>>>

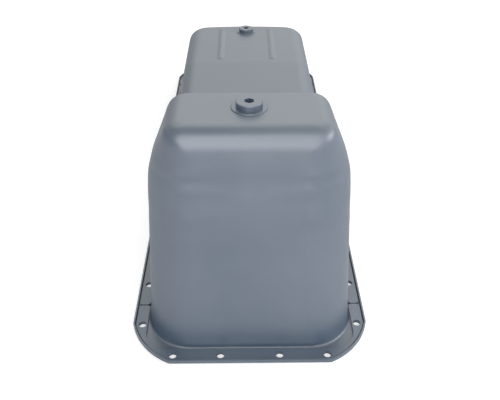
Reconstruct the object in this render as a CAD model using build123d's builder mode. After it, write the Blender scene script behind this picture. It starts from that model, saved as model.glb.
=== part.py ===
from build123d import *
import os
from math import cos, pi, radians, sin, sqrt, tan

# Double-sump oil pan of an in-line six, standing upside down on its gasket face.
# +Z is up from the gasket face, -Y is the deep end, +Y the shallow end, millimetres.

# ---- sheet and overall size
sheet = 2.0                    # pressed steel sheet
pan_length = 856.0
pan_width = 300.0
front = -pan_length / 2
rear = pan_length / 2

# ---- flange
corner_cut = 51.0              # the straight edge across each end starts this far in
corner_run = 61.4              # the corner starts this far along each side
corner_bulge = 9.0             # how far the bowed corner stands out of its chord
corner_round = 10.0            # softens both ends of the bowed corner
lip_height = 7.0               # upturned edge, from the gasket face
lip_bend = 3.0                 # outer bend radius of the upturned edge
foot_bend = 3.0                # bend between flange and wall, on the outside

# ---- flange bolts
bolt_hole = 9.8                # clearance for M8
side_bolts = 11
side_bolt_inset = 11.8         # the side rows, in from the flange edge
side_bolt_setback = 61.0       # first and last bolt of a side row, from the ends
end_bolt_inset = 10.4          # the end rows, in from the flange edge
end_bolts_near = 72.6          # spacing of the two middle end bolts
end_bolt_corner = 4.1          # the outer end bolts, outwards of the start of the corner

# ---- stiffening strips, welded inside the upturned edge
strip_thick = 3.0
strip_gap = 1.6                # between strip and upturned edge
side_strip_inset = 18.2        # inner edge of the side strips, in from the flange edge
end_strip_inset = 20.7         # the same of the end strips
strip_inner_corner = 27.0
strip_joint = 95.6             # the butt joint lies this far from each end
strip_joint_gap = 1.5
strip_end_round = 4.5

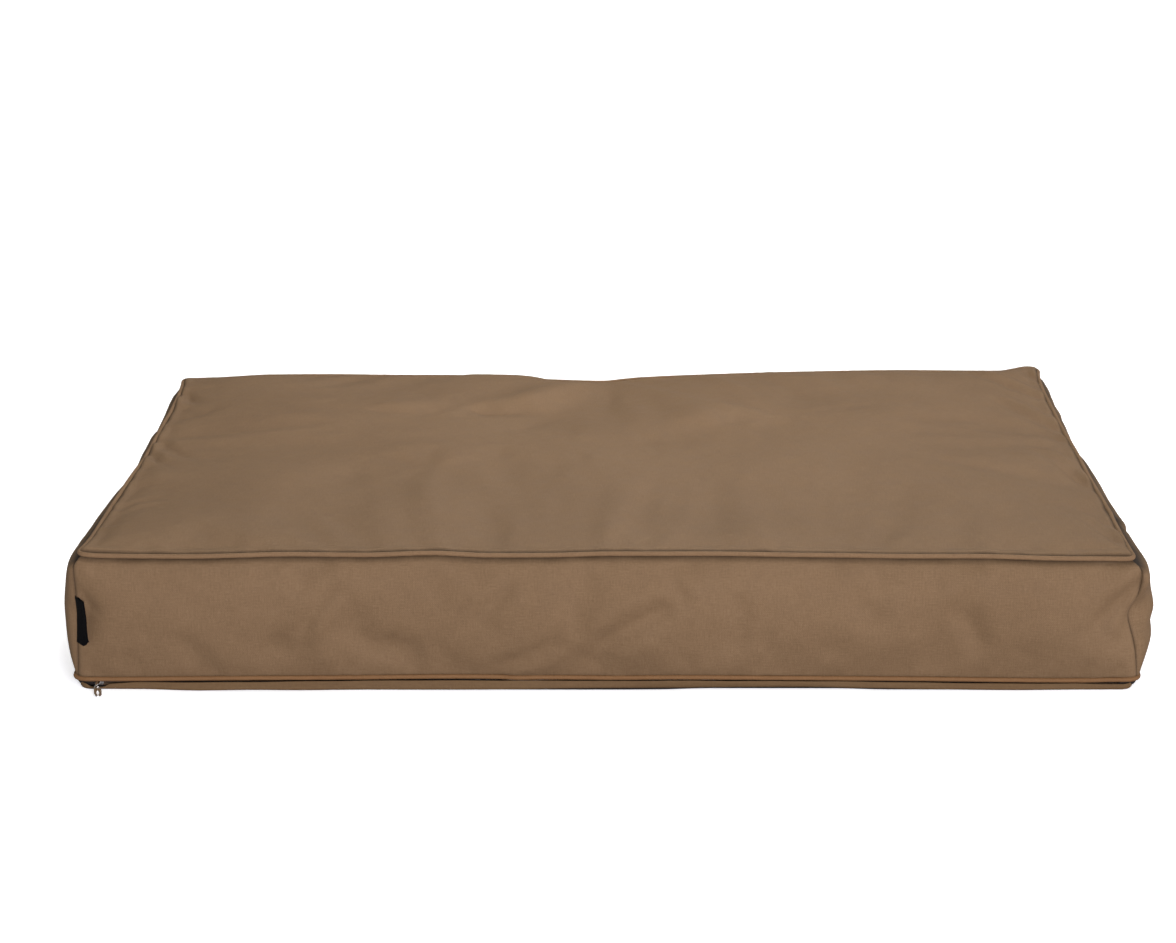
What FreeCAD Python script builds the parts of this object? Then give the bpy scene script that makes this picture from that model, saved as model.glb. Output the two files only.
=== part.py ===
# Box-edged pet cushion bed, 120 x 80 x 15 cm nominal.
# A removable cover (top panel, four side bands, non-slip base, piped seams top and bottom,
# a coil zip along the foot of the front band, a folded side label) over an inner cushion
# (ticking liner with a middle baffle and two chambers of loose fill).
# Frame: +Z up, origin on the floor under the middle of the cushion, front band facing -Y.
# Every length is in millimetres.
import FreeCAD, Part
import math
import os

V = FreeCAD.Vector
os.makedirs("parts", exist_ok=True)

# ---------------------------------------------------------------- driving dimensions
HX = 595.5            # half length of the cover at its seams
HY = 395.5            # half depth of the cover at its seams
BULGE = 15.0          # how far a side band stands out between its seams
PLAN_BOW = 18.0       # extra bow of the plan outline, which draws the bands in toward the upright corners
Z_TOP = 160.0         # height of the top piping's centre
Z_BOT = 12.3          # height of the bottom piping's centre
Z_EDGE = 165.0        # height of the top panel at its rolled edge
CROWN = 11.0          # rise of the top panel from its edge to its middle
CLOTH = 1.2           # coated canvas
R_CORNER = 6.0        # plan radius of the cover's upright corners
R_TOP_ROLL = 6.0      # rolled edge of the top panel
R_BOT_ROLL = 11.0     # rolled edge of the base panel
PIPE_R = 2.75         # finished piping radius
PIPE_WALL = 0.6       # cloth wrapped round the piping cord
PIPE_OUT = 1.5        # piping centre outside the seam line
PIPE_GAP = 0.25       # clearance of the panels round the piping
FLANGE_IN = 388.5     # inner edge of the piping's seam allowance, in half depth
LINER_GAP = 3.0       # liner inside the seams
LINER_T = 0.8
LINER_Z0 = 2.9
LINER_RB = 60.0
LINER_RT = 30.0
BAFFLE_T = 0.8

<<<

Quote exactly the lines running from the start of the listing above through the line where "from math import" is found, and output no other lines.

## Response to this exercise
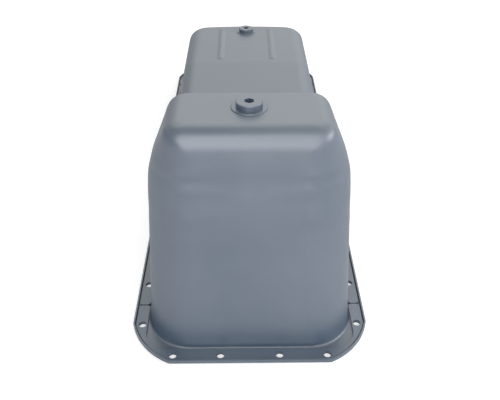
Reconstruct the object in this render as a CAD model using build123d's builder mode. After it, write the Blender scene script behind this picture. It starts from that model, saved as model.glb.
=== part.py ===
from build123d import *
import os
from math import cos, pi, radians, sin, sqrt, tan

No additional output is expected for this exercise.